┌────────

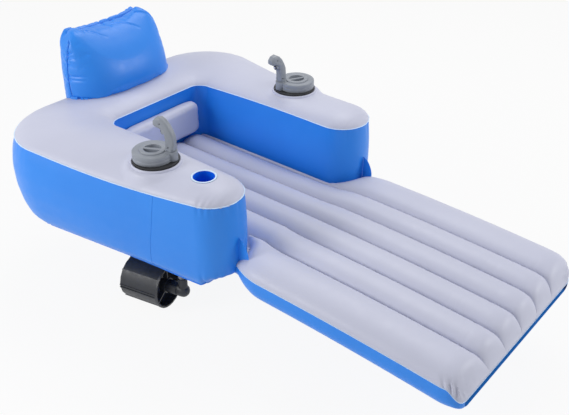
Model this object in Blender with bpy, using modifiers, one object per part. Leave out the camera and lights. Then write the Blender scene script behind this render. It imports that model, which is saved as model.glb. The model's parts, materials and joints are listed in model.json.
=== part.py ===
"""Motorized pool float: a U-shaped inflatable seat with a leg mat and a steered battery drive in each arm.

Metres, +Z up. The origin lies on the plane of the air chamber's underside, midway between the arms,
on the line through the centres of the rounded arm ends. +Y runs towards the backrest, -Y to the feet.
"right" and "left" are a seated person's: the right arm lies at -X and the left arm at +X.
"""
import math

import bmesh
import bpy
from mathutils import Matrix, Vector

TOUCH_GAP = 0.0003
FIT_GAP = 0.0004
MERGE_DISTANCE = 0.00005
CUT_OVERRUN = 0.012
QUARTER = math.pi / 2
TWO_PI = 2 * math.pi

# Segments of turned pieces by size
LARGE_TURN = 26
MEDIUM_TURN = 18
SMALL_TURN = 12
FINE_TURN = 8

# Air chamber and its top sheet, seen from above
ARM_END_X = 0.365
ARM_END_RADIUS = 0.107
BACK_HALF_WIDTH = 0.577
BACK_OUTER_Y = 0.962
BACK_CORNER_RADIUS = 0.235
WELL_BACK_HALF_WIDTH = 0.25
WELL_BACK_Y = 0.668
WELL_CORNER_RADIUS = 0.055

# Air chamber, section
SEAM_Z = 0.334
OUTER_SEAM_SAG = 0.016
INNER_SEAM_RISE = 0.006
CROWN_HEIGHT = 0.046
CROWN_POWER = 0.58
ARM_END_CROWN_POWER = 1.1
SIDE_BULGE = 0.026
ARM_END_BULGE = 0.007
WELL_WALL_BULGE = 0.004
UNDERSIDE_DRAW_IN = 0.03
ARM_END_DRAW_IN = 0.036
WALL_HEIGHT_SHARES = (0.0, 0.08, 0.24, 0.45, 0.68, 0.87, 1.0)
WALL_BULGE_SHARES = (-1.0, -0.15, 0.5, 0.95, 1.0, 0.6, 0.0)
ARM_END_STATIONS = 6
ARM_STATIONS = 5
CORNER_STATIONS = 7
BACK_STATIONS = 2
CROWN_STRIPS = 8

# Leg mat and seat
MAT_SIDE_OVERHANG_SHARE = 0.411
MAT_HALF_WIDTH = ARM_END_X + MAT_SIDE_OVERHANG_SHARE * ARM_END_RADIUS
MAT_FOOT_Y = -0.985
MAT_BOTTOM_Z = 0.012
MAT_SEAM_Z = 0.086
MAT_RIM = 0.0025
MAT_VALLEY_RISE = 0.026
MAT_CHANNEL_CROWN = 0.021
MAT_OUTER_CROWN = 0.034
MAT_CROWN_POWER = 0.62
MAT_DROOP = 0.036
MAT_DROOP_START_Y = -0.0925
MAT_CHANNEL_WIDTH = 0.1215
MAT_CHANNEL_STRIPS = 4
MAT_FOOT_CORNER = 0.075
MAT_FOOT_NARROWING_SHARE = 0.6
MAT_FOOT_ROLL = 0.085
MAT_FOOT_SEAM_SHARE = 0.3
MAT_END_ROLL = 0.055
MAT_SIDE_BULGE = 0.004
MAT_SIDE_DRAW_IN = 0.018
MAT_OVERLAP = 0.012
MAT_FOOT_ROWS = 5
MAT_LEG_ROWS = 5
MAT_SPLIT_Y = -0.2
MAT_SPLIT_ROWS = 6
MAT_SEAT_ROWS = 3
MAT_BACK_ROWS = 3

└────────

▸ What needs to be done:
Hand back the material above in full, exactly as written.

▸ Answer to the problem:
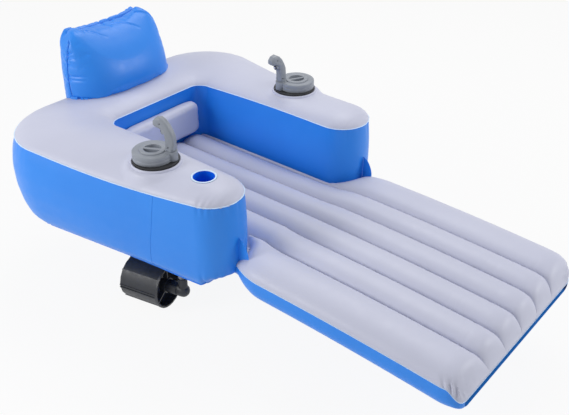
Model this object in Blender with bpy, using modifiers, one object per part. Leave out the camera and lights. Then write the Blender scene script behind this render. It imports that model, which is saved as model.glb. The model's parts, materials and joints are listed in model.json.
=== part.py ===
"""Motorized pool float: a U-shaped inflatable seat with a leg mat and a steered battery drive in each arm.

Metres, +Z up. The origin lies on the plane of the air chamber's underside, midway between the arms,
on the line through the centres of the rounded arm ends. +Y runs towards the backrest, -Y to the feet.
"right" and "left" are a seated person's: the right arm lies at -X and the left arm at +X.
"""
import math

import bmesh
import bpy
from mathutils import Matrix, Vector

TOUCH_GAP = 0.0003
FIT_GAP = 0.0004
MERGE_DISTANCE = 0.00005
CUT_OVERRUN = 0.012
QUARTER = math.pi / 2
TWO_PI = 2 * math.pi

# Segments of turned pieces by size
LARGE_TURN = 26
MEDIUM_TURN = 18
SMALL_TURN = 12
FINE_TURN = 8

# Air chamber and its top sheet, seen from above
ARM_END_X = 0.365
ARM_END_RADIUS = 0.107
BACK_HALF_WIDTH = 0.577
BACK_OUTER_Y = 0.962
BACK_CORNER_RADIUS = 0.235
WELL_BACK_HALF_WIDTH = 0.25
WELL_BACK_Y = 0.668
WELL_CORNER_RADIUS = 0.055

# Air chamber, section
SEAM_Z = 0.334
OUTER_SEAM_SAG = 0.016
INNER_SEAM_RISE = 0.006
CROWN_HEIGHT = 0.046
CROWN_POWER = 0.58
ARM_END_CROWN_POWER = 1.1
SIDE_BULGE = 0.026
ARM_END_BULGE = 0.007
WELL_WALL_BULGE = 0.004
UNDERSIDE_DRAW_IN = 0.03
ARM_END_DRAW_IN = 0.036
WALL_HEIGHT_SHARES = (0.0, 0.08, 0.24, 0.45, 0.68, 0.87, 1.0)
WALL_BULGE_SHARES = (-1.0, -0.15, 0.5, 0.95, 1.0, 0.6, 0.0)
ARM_END_STATIONS = 6
ARM_STATIONS = 5
CORNER_STATIONS = 7
BACK_STATIONS = 2
CROWN_STRIPS = 8

# Leg mat and seat
MAT_SIDE_OVERHANG_SHARE = 0.411
MAT_HALF_WIDTH = ARM_END_X + MAT_SIDE_OVERHANG_SHARE * ARM_END_RADIUS
MAT_FOOT_Y = -0.985
MAT_BOTTOM_Z = 0.012
MAT_SEAM_Z = 0.086
MAT_RIM = 0.0025
MAT_VALLEY_RISE = 0.026
MAT_CHANNEL_CROWN = 0.021
MAT_OUTER_CROWN = 0.034
MAT_CROWN_POWER = 0.62
MAT_DROOP = 0.036
MAT_DROOP_START_Y = -0.0925
MAT_CHANNEL_WIDTH = 0.1215
MAT_CHANNEL_STRIPS = 4
MAT_FOOT_CORNER = 0.075
MAT_FOOT_NARROWING_SHARE = 0.6
MAT_FOOT_ROLL = 0.085
MAT_FOOT_SEAM_SHARE = 0.3
MAT_END_ROLL = 0.055
MAT_SIDE_BULGE = 0.004
MAT_SIDE_DRAW_IN = 0.018
MAT_OVERLAP = 0.012
MAT_FOOT_ROWS = 5
MAT_LEG_ROWS = 5
MAT_SPLIT_Y = -0.2
MAT_SPLIT_ROWS = 6
MAT_SEAT_ROWS = 3
MAT_BACK_ROWS = 3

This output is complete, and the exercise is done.